Calibrated inference: injecting the subspace offset into existing logits is a simple and efficient approach that does not disrupt the detection pipeline.
Improved pseudo-labels: dynamic scaling and noise filtering serve as auxiliary contributions that also provide practical improvements to baseline performance.

Limitations & Future Work¶

Semantic overlap between known and unknown: the paper acknowledges that separation remains difficult when known and unknown categories are semantically similar.
ETF dimension selection: $K=128$ is a hyperparameter that may require tuning for different datasets.
EUS may slightly reduce known mAP: ablation results show that using EUS alone causes T4 Known mAP to drop from 44.7 to 43.5, as more proposals are labeled as unknown.
Validated only within the Faster R-CNN paradigm: applicability to DETR-based open-world detectors remains unknown.
Pseudo-label quality has room for improvement: the current approach relies on a dynamic matcher; self-training or consistency regularization could be considered.
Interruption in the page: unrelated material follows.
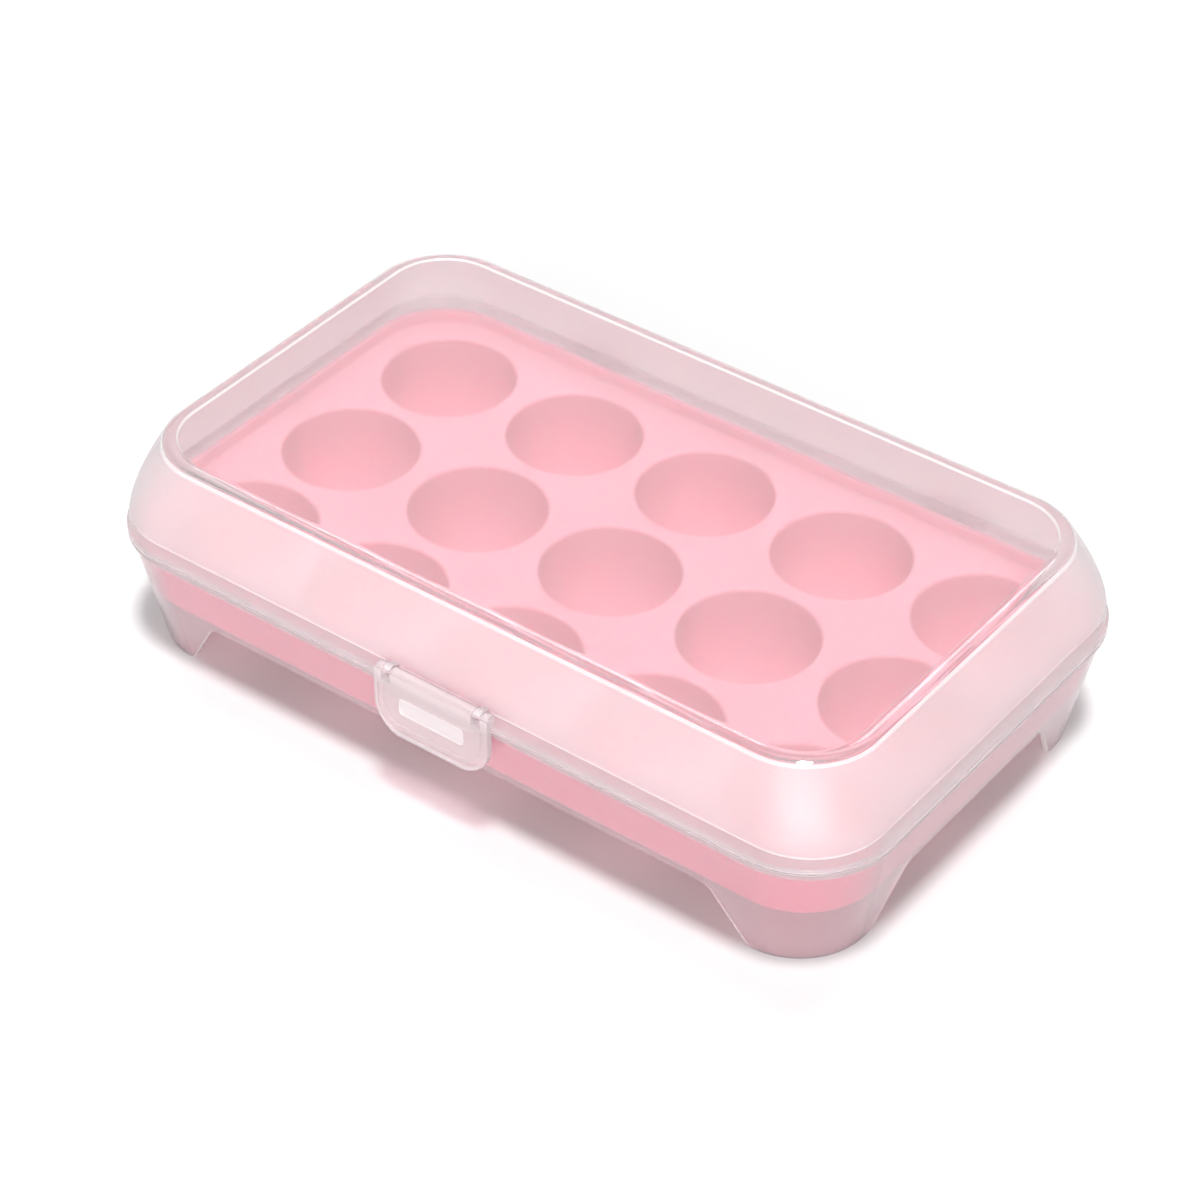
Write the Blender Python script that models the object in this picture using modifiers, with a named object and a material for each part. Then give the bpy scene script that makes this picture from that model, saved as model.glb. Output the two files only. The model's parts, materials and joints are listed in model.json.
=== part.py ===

OrthogonalDet: the base model, which decouples objectness and classification predictions via orthogonalization.
PROB (Zohar et al.): models class-agnostic objectness using a Gaussian distribution.
Du et al. (Unknown-Aware OD): energy uncertainty regularization, but only in the known space.
Neural Collapse / ETF: the geometric properties of ETF in classification are cleverly leveraged to construct separated subspaces.
Inspiration: the dual-subspace + energy paradigm may generalize to other open-world tasks (e.g., open-world segmentation, open-world tracking).

Rating¶

Novelty: ⭐⭐⭐⭐⭐ — ETF dual-subspace + energy separation is a novel design; EKD's energy-based distinction between old and new classes is also an innovative contribution.
Experimental Thoroughness: ⭐⭐⭐⭐⭐ — Three benchmarks (M-OWODB/S-OWODB/RS-OWODB), comprehensive ablations, analysis, and visualizations.
Writing Quality: ⭐⭐⭐⭐ — Motivation and methodology are clearly articulated, though the notation is dense and requires careful reading.
Value: ⭐⭐⭐⭐⭐ — Nearly doubling U-Rec for unknown detection in OWOD is a significant contribution with practical impact on open-world learning.